-- START OF SUPPLIED INFORMATION --

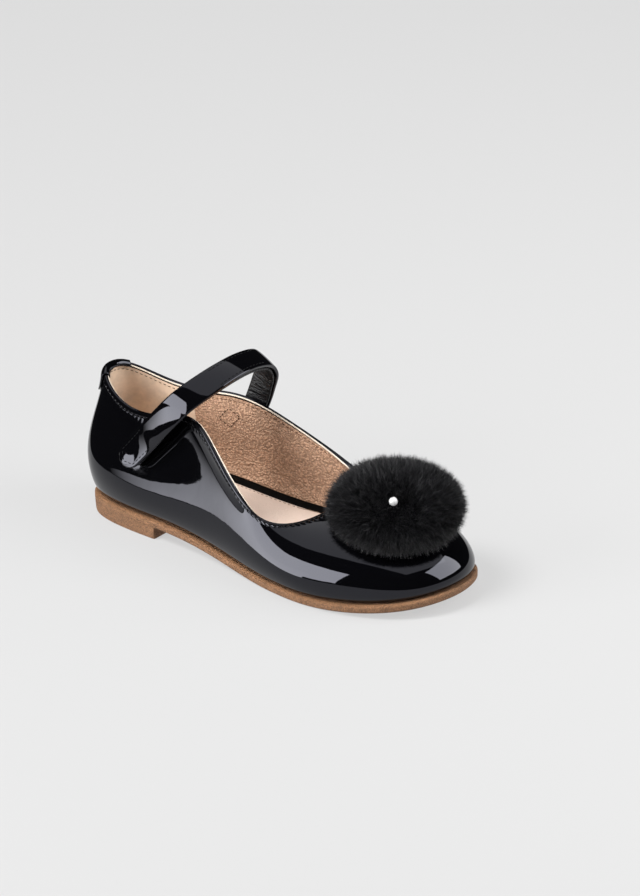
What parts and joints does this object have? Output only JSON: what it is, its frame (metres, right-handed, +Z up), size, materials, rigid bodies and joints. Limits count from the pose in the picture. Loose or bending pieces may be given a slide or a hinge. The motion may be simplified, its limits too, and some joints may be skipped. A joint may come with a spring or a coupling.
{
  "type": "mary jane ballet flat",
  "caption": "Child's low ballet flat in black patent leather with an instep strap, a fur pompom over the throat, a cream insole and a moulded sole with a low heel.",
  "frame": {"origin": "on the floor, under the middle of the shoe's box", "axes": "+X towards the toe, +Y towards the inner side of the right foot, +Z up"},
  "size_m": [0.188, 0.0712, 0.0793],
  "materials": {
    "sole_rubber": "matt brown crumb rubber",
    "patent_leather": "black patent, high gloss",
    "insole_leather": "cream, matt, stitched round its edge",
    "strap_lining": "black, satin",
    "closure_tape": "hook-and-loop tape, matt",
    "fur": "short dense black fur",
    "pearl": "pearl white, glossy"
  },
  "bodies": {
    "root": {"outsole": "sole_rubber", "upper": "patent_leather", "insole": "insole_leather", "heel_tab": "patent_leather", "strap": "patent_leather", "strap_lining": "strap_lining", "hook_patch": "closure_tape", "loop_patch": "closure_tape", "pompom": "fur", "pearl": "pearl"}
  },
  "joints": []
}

-- END OF SUPPLIED INFORMATION --

● **EXERCISE OBJECTIVE**: Using the material above, report each line where "frame" occurs.

● **OUTPUT OF THE TASK**:
What parts and joints does this object have? Output only JSON: what it is, its frame (metres, right-handed, +Z up), size, materials, rigid bodies and joints. Limits count from the pose in the picture. Loose or bending pieces may be given a slide or a hinge. The motion may be simplified, its limits too, and some joints may be skipped. A joint may come with a spring or a coupling.
  "frame": {"origin": "on the floor, under the middle of the shoe's box", "axes": "+X towards the toe, +Y towards the inner side of the right foot, +Z up"},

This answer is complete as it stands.